- [DATA LINES]:

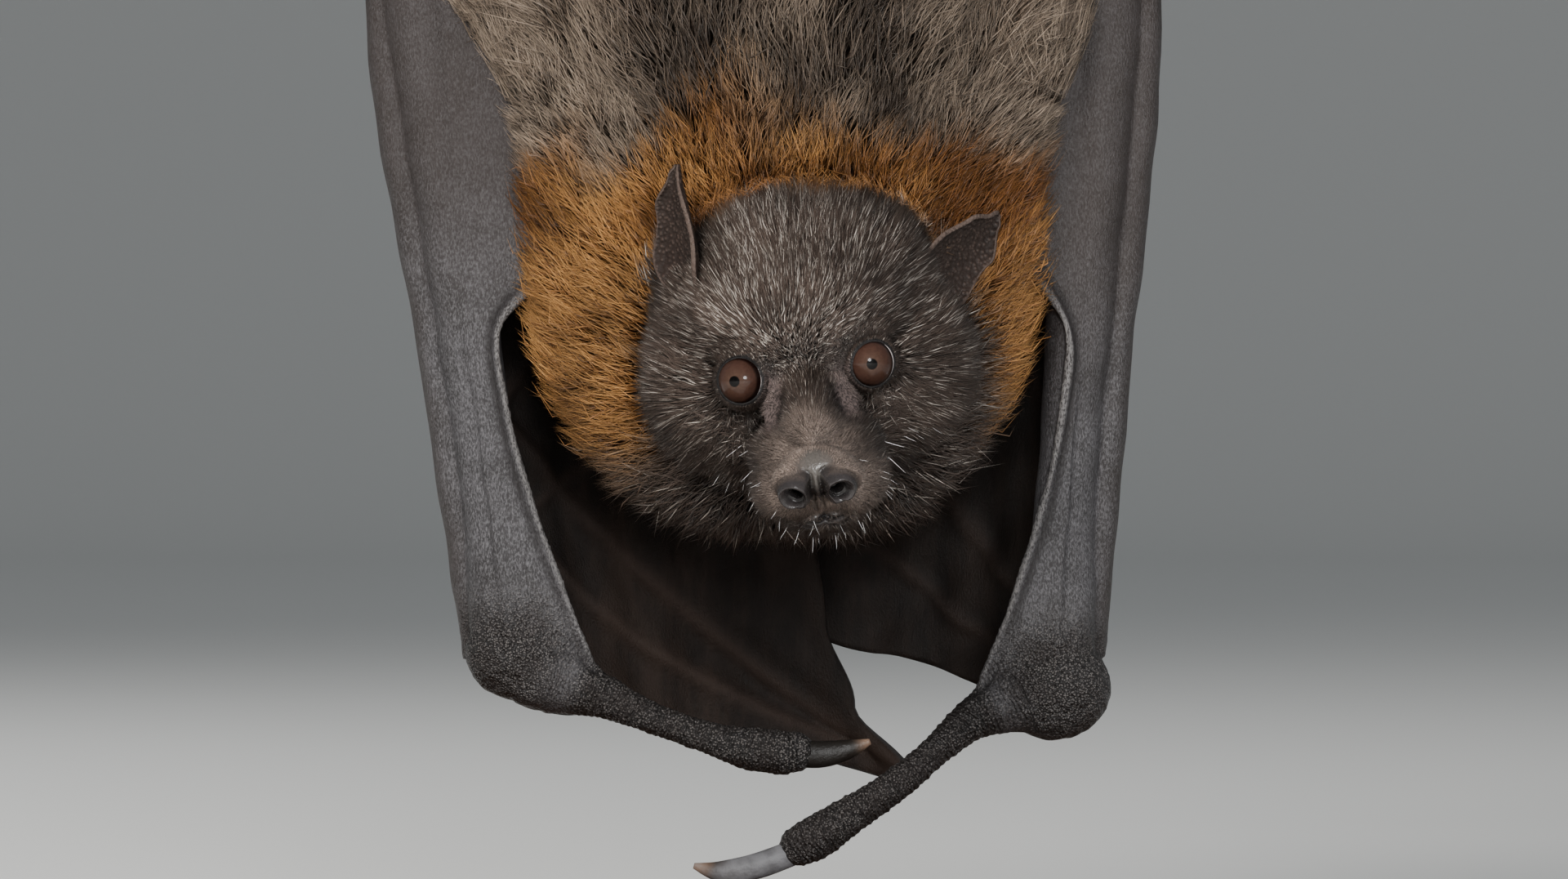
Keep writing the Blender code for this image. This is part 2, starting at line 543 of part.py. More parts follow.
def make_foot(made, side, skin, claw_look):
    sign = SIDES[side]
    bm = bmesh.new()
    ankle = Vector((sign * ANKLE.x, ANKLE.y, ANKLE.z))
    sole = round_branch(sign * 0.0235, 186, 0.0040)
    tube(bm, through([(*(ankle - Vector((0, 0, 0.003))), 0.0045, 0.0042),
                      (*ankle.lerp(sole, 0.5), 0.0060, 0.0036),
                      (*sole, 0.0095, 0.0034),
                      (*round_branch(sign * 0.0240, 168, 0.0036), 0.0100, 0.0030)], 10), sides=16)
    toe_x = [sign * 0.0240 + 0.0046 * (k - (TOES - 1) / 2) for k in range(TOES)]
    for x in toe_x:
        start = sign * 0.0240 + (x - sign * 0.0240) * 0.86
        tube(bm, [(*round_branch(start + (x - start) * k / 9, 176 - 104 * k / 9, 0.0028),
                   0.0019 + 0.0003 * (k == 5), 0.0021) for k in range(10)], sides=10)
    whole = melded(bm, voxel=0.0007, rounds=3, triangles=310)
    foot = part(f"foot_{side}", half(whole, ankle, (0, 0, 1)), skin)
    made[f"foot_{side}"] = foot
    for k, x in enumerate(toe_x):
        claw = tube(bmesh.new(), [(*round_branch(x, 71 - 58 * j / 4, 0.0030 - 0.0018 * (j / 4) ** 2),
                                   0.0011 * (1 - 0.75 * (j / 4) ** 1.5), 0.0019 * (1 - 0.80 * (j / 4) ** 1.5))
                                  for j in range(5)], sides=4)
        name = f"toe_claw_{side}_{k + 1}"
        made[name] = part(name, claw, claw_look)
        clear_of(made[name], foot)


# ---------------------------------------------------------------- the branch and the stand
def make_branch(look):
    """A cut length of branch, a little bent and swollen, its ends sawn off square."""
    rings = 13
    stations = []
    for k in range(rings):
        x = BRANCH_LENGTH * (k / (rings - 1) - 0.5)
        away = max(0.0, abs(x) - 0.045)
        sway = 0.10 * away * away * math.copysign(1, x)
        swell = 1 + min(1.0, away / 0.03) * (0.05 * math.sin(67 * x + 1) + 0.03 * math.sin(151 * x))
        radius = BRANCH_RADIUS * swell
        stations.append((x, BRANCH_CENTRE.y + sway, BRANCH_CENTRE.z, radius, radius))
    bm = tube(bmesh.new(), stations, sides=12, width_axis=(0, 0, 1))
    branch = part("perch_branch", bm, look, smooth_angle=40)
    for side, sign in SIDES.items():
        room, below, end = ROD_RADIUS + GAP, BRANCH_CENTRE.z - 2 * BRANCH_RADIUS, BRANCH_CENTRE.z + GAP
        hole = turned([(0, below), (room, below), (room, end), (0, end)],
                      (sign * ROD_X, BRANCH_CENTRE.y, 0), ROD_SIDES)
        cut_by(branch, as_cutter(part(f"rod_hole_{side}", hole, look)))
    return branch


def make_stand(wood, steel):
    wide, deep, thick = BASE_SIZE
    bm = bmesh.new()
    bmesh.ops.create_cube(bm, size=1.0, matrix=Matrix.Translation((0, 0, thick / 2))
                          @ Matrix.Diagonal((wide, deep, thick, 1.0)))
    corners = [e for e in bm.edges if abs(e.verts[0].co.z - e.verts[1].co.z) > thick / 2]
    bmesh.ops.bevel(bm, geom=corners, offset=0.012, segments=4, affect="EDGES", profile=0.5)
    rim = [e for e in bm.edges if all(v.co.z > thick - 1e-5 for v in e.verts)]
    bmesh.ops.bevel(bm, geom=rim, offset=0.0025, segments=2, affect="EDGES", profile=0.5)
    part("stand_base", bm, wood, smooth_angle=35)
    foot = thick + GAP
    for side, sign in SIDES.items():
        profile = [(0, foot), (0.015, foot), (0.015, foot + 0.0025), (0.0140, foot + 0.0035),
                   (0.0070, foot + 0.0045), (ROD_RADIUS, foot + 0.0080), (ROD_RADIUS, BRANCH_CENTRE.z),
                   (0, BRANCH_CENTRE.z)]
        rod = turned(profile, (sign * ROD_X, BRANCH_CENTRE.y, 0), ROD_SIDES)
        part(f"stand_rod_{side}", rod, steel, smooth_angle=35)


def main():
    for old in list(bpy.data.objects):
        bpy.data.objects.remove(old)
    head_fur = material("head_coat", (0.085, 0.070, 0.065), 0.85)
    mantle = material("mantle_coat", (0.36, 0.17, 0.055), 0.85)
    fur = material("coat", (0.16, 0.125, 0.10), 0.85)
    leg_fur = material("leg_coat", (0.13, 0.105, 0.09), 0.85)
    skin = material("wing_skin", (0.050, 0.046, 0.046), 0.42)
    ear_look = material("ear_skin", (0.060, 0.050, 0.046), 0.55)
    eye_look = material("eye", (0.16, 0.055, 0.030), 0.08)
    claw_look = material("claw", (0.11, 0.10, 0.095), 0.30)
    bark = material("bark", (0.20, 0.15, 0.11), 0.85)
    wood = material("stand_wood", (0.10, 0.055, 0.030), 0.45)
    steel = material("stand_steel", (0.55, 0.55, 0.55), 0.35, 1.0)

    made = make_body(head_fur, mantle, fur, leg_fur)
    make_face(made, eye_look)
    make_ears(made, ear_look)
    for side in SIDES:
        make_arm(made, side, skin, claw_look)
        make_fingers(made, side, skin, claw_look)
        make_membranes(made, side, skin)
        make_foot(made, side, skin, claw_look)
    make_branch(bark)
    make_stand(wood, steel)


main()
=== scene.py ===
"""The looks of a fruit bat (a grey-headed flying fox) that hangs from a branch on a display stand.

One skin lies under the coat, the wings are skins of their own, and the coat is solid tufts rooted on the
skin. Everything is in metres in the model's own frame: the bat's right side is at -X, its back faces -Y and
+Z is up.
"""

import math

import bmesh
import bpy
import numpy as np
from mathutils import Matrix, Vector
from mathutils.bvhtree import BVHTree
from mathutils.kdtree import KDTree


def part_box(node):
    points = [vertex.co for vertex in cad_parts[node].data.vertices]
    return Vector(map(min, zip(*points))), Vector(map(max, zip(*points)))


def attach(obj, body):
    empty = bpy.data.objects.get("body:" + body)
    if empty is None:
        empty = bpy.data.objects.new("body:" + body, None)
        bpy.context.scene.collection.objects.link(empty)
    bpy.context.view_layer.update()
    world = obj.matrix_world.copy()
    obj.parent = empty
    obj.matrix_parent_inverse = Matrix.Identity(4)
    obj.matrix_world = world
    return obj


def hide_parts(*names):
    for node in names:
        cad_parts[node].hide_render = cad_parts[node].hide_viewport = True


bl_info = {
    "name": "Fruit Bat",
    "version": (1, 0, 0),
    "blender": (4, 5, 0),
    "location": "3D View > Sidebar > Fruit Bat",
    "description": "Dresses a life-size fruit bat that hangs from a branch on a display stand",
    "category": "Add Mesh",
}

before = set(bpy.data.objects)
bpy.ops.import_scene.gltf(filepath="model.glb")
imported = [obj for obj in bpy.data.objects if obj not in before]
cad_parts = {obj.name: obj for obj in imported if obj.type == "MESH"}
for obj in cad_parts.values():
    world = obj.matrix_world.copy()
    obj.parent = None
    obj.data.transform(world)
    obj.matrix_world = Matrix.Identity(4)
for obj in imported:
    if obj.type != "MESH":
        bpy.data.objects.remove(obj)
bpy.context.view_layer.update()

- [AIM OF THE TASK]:
The lines to be given again exactly are those from the one containing "made = make_body(head_fur, mantle, fur, leg_fur)" up to and including the one containing "obj.parent = None".

- [FULL SOLUTION]:
    made = make_body(head_fur, mantle, fur, leg_fur)
    make_face(made, eye_look)
    make_ears(made, ear_look)
    for side in SIDES:
        make_arm(made, side, skin, claw_look)
        make_fingers(made, side, skin, claw_look)
        make_membranes(made, side, skin)
        make_foot(made, side, skin, claw_look)
    make_branch(bark)
    make_stand(wood, steel)


main()
=== scene.py ===
"""The looks of a fruit bat (a grey-headed flying fox) that hangs from a branch on a display stand.

One skin lies under the coat, the wings are skins of their own, and the coat is solid tufts rooted on the
skin. Everything is in metres in the model's own frame: the bat's right side is at -X, its back faces -Y and
+Z is up.
"""

import math

import bmesh
import bpy
import numpy as np
from mathutils import Matrix, Vector
from mathutils.bvhtree import BVHTree
from mathutils.kdtree import KDTree


def part_box(node):
    points = [vertex.co for vertex in cad_parts[node].data.vertices]
    return Vector(map(min, zip(*points))), Vector(map(max, zip(*points)))


def attach(obj, body):
    empty = bpy.data.objects.get("body:" + body)
    if empty is None:
        empty = bpy.data.objects.new("body:" + body, None)
        bpy.context.scene.collection.objects.link(empty)
    bpy.context.view_layer.update()
    world = obj.matrix_world.copy()
    obj.parent = empty
    obj.matrix_parent_inverse = Matrix.Identity(4)
    obj.matrix_world = world
    return obj


def hide_parts(*names):
    for node in names:
        cad_parts[node].hide_render = cad_parts[node].hide_viewport = True


bl_info = {
    "name": "Fruit Bat",
    "version": (1, 0, 0),
    "blender": (4, 5, 0),
    "location": "3D View > Sidebar > Fruit Bat",
    "description": "Dresses a life-size fruit bat that hangs from a branch on a display stand",
    "category": "Add Mesh",
}

before = set(bpy.data.objects)
bpy.ops.import_scene.gltf(filepath="model.glb")
imported = [obj for obj in bpy.data.objects if obj not in before]
cad_parts = {obj.name: obj for obj in imported if obj.type == "MESH"}
for obj in cad_parts.values():
    world = obj.matrix_world.copy()
    obj.parent = None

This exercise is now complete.